(Exercise requirements)
Output the material below in its entirety, exactly as given.

[Begin]

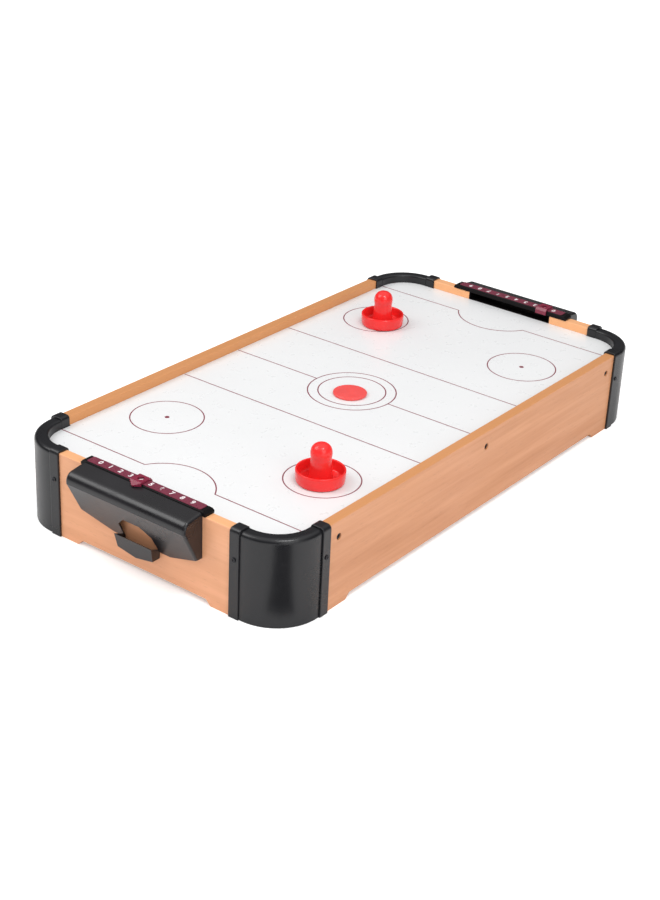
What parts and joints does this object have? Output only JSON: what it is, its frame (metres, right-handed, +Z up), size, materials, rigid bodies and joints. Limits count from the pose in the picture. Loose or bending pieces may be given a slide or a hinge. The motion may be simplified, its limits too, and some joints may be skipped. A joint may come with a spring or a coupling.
{
  "type": "tabletop air hockey table",
  "caption": "Low tabletop air hockey table with a wooden frame, round black corner caps, goal boxes, score clips, a battery fan, a puck and two strikers.",
  "frame": {"origin": "centre of the footprint, on the surface the table stands on", "axes": "+X along the table towards the right goal, +Y across it towards the back rail, +Z up"},
  "size_m": [0.6036, 0.3028, 0.1067],
  "materials": {
    "wood_laminate": "satin printed wood grain foil",
    "cap_plastic": "satin black moulding with a fine grain",
    "deck_laminate": "smooth white laminate with printed red lines",
    "raw_board": "plain brown fibreboard",
    "batten_wood": "sawn softwood",
    "goal_plastic": "satin black moulding",
    "bar_plastic": "dark moulding",
    "label_print": "dark red printed strip with pale marks",
    "clip_plastic": "dark red gloss",
    "striker_plastic": "bright red gloss",
    "puck_plastic": "red gloss",
    "black_screw": "blackened",
    "steel_screw": "zinc plated",
    "fan_plastic": "black moulding",
    "rotor_plastic": "pale grey moulding",
    "motor_can": "bright plated can",
    "shaft_steel": "ground",
    "case_plastic": "black moulding",
    "cell_jacket": "plain dark jacket",
    "contact_metal": "nickel plated",
    "switch_plastic": "black moulding",
    "rocker_plastic": "red gloss",
    "lead_red": "red insulation",
    "lead_black": "black insulation"
  },
  "bodies": {
    "table": {"side_rail_front": "wood_laminate", "side_rail_back": "wood_laminate", "end_rail_left": "wood_laminate", "end_rail_right": "wood_laminate", "corner_cap_front_left": "cap_plastic", "corner_cap_front_right": "cap_plastic", "corner_cap_back_left": "cap_plastic", "corner_cap_back_right": "cap_plastic", "deck": "deck_laminate", "bottom_board": "raw_board", "deck_cleat_front": "batten_wood", "deck_cleat_back": "batten_wood", "deck_cleat_left": "batten_wood", "deck_cleat_right": "batten_wood", "goal_box_left": "goal_plastic", "goal_box_right": "goal_plastic", "score_bar_left": "bar_plastic", "score_bar_right": "bar_plastic", "score_label_left": "label_print", "score_label_right": "label_print", "rail_screws": "black_screw", "cap_screws": "black_screw", "goal_box_screws": "steel_screw", "fan_screws": "steel_screw", "battery_case_screws": "steel_screw", "fan_shroud": "fan_plastic", "fan_grille": "fan_plastic", "fan_motor": "motor_can", "battery_case": "case_plastic", "battery_cells": "cell_jacket", "battery_contacts": "contact_metal", "switch_body": "switch_plastic", "lead_battery_switch": "lead_red", "lead_switch_motor": "lead_red", "lead_battery_motor": "lead_black"},
    "striker_left": {"striker_left": "striker_plastic"},
    "striker_right": {"striker_right": "striker_plastic"},
    "puck": {"puck": "puck_plastic"},
    "score_clip_left": {"score_clip_left": "clip_plastic"},
    "score_clip_right": {"score_clip_right": "clip_plastic"},
    "fan_rotor": {"fan_rotor": "rotor_plastic", "motor_shaft": "shaft_steel"},
    "switch_rocker": {"switch_rocker": "rocker_plastic"},
    "battery_door": {"battery_door": "case_plastic"}
  },
  "joints": [
    {"name": "striker_left_slide", "type": "slide", "parent": "table", "child": "striker_left", "axis": [1, 0, 0], "range_m": [-0.087, 0.137]},
    {"name": "striker_right_slide", "type": "slide", "parent": "table", "child": "striker_right", "axis": [1, 0, 0], "range_m": [-0.127, 0.097]},
    {"name": "puck_slide", "type": "slide", "parent": "table", "child": "puck", "axis": [1, 0, 0], "range_m": [-0.273, 0.286]},
    {"name": "score_clip_left_slide", "type": "slide", "parent": "table", "child": "score_clip_left", "axis": [0, 1, 0], "range_m": [-0.056, 0.0448]},
    {"name": "score_clip_right_slide", "type": "slide", "parent": "table", "child": "score_clip_right", "axis": [0, 1, 0], "range_m": [-0.0112, 0.0896]},
    {"name": "fan_spin", "type": "hinge", "parent": "table", "child": "fan_rotor", "pos_m": [-0.06, 0, 0.026], "axis": [0, 0, 1], "continuous": true},
    {"name": "switch_rock", "type": "hinge", "parent": "table", "child": "switch_rocker", "pos_m": [0.01, -0.06, 0.0235], "axis": [0, 1, 0], "range_deg": [-16, 0]},
    {"name": "battery_door_slide", "type": "slide", "parent": "table", "child": "battery_door", "axis": [1, 0, 0], "range_m": [0, 0.055]}
  ]
}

[End]

(Exercise solution)
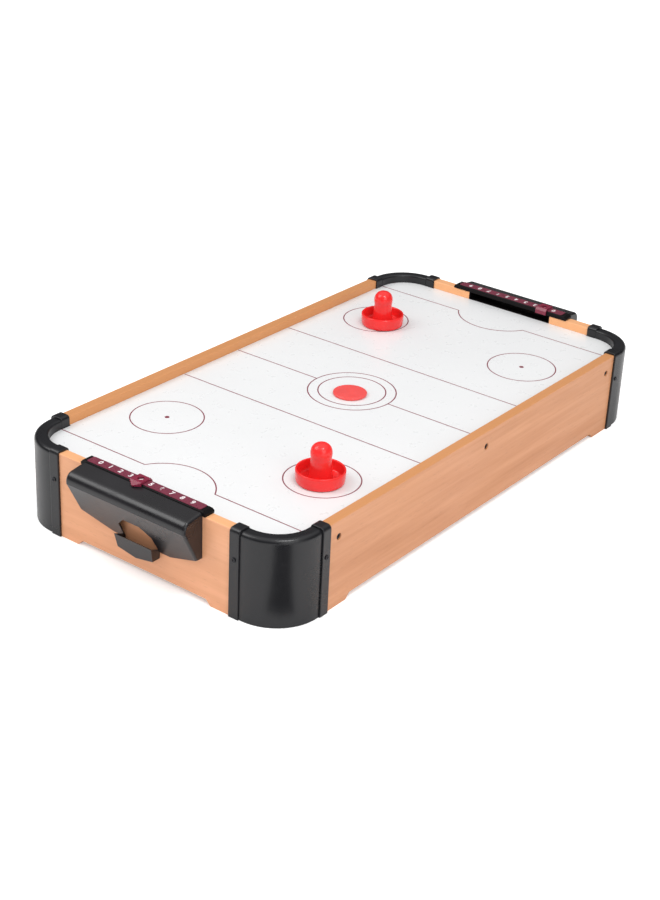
What parts and joints does this object have? Output only JSON: what it is, its frame (metres, right-handed, +Z up), size, materials, rigid bodies and joints. Limits count from the pose in the picture. Loose or bending pieces may be given a slide or a hinge. The motion may be simplified, its limits too, and some joints may be skipped. A joint may come with a spring or a coupling.
{
  "type": "tabletop air hockey table",
  "caption": "Low tabletop air hockey table with a wooden frame, round black corner caps, goal boxes, score clips, a battery fan, a puck and two strikers.",
  "frame": {"origin": "centre of the footprint, on the surface the table stands on", "axes": "+X along the table towards the right goal, +Y across it towards the back rail, +Z up"},
  "size_m": [0.6036, 0.3028, 0.1067],
  "materials": {
    "wood_laminate": "satin printed wood grain foil",
    "cap_plastic": "satin black moulding with a fine grain",
    "deck_laminate": "smooth white laminate with printed red lines",
    "raw_board": "plain brown fibreboard",
    "batten_wood": "sawn softwood",
    "goal_plastic": "satin black moulding",
    "bar_plastic": "dark moulding",
    "label_print": "dark red printed strip with pale marks",
    "clip_plastic": "dark red gloss",
    "striker_plastic": "bright red gloss",
    "puck_plastic": "red gloss",
    "black_screw": "blackened",
    "steel_screw": "zinc plated",
    "fan_plastic": "black moulding",
    "rotor_plastic": "pale grey moulding",
    "motor_can": "bright plated can",
    "shaft_steel": "ground",
    "case_plastic": "black moulding",
    "cell_jacket": "plain dark jacket",
    "contact_metal": "nickel plated",
    "switch_plastic": "black moulding",
    "rocker_plastic": "red gloss",
    "lead_red": "red insulation",
    "lead_black": "black insulation"
  },
  "bodies": {
    "table": {"side_rail_front": "wood_laminate", "side_rail_back": "wood_laminate", "end_rail_left": "wood_laminate", "end_rail_right": "wood_laminate", "corner_cap_front_left": "cap_plastic", "corner_cap_front_right": "cap_plastic", "corner_cap_back_left": "cap_plastic", "corner_cap_back_right": "cap_plastic", "deck": "deck_laminate", "bottom_board": "raw_board", "deck_cleat_front": "batten_wood", "deck_cleat_back": "batten_wood", "deck_cleat_left": "batten_wood", "deck_cleat_right": "batten_wood", "goal_box_left": "goal_plastic", "goal_box_right": "goal_plastic", "score_bar_left": "bar_plastic", "score_bar_right": "bar_plastic", "score_label_left": "label_print", "score_label_right": "label_print", "rail_screws": "black_screw", "cap_screws": "black_screw", "goal_box_screws": "steel_screw", "fan_screws": "steel_screw", "battery_case_screws": "steel_screw", "fan_shroud": "fan_plastic", "fan_grille": "fan_plastic", "fan_motor": "motor_can", "battery_case": "case_plastic", "battery_cells": "cell_jacket", "battery_contacts": "contact_metal", "switch_body": "switch_plastic", "lead_battery_switch": "lead_red", "lead_switch_motor": "lead_red", "lead_battery_motor": "lead_black"},
    "striker_left": {"striker_left": "striker_plastic"},
    "striker_right": {"striker_right": "striker_plastic"},
    "puck": {"puck": "puck_plastic"},
    "score_clip_left": {"score_clip_left": "clip_plastic"},
    "score_clip_right": {"score_clip_right": "clip_plastic"},
    "fan_rotor": {"fan_rotor": "rotor_plastic", "motor_shaft": "shaft_steel"},
    "switch_rocker": {"switch_rocker": "rocker_plastic"},
    "battery_door": {"battery_door": "case_plastic"}
  },
  "joints": [
    {"name": "striker_left_slide", "type": "slide", "parent": "table", "child": "striker_left", "axis": [1, 0, 0], "range_m": [-0.087, 0.137]},
    {"name": "striker_right_slide", "type": "slide", "parent": "table", "child": "striker_right", "axis": [1, 0, 0], "range_m": [-0.127, 0.097]},
    {"name": "puck_slide", "type": "slide", "parent": "table", "child": "puck", "axis": [1, 0, 0], "range_m": [-0.273, 0.286]},
    {"name": "score_clip_left_slide", "type": "slide", "parent": "table", "child": "score_clip_left", "axis": [0, 1, 0], "range_m": [-0.056, 0.0448]},
    {"name": "score_clip_right_slide", "type": "slide", "parent": "table", "child": "score_clip_right", "axis": [0, 1, 0], "range_m": [-0.0112, 0.0896]},
    {"name": "fan_spin", "type": "hinge", "parent": "table", "child": "fan_rotor", "pos_m": [-0.06, 0, 0.026], "axis": [0, 0, 1], "continuous": true},
    {"name": "switch_rock", "type": "hinge", "parent": "table", "child": "switch_rocker", "pos_m": [0.01, -0.06, 0.0235], "axis": [0, 1, 0], "range_deg": [-16, 0]},
    {"name": "battery_door_slide", "type": "slide", "parent": "table", "child": "battery_door", "axis": [1, 0, 0], "range_m": [0, 0.055]}
  ]
}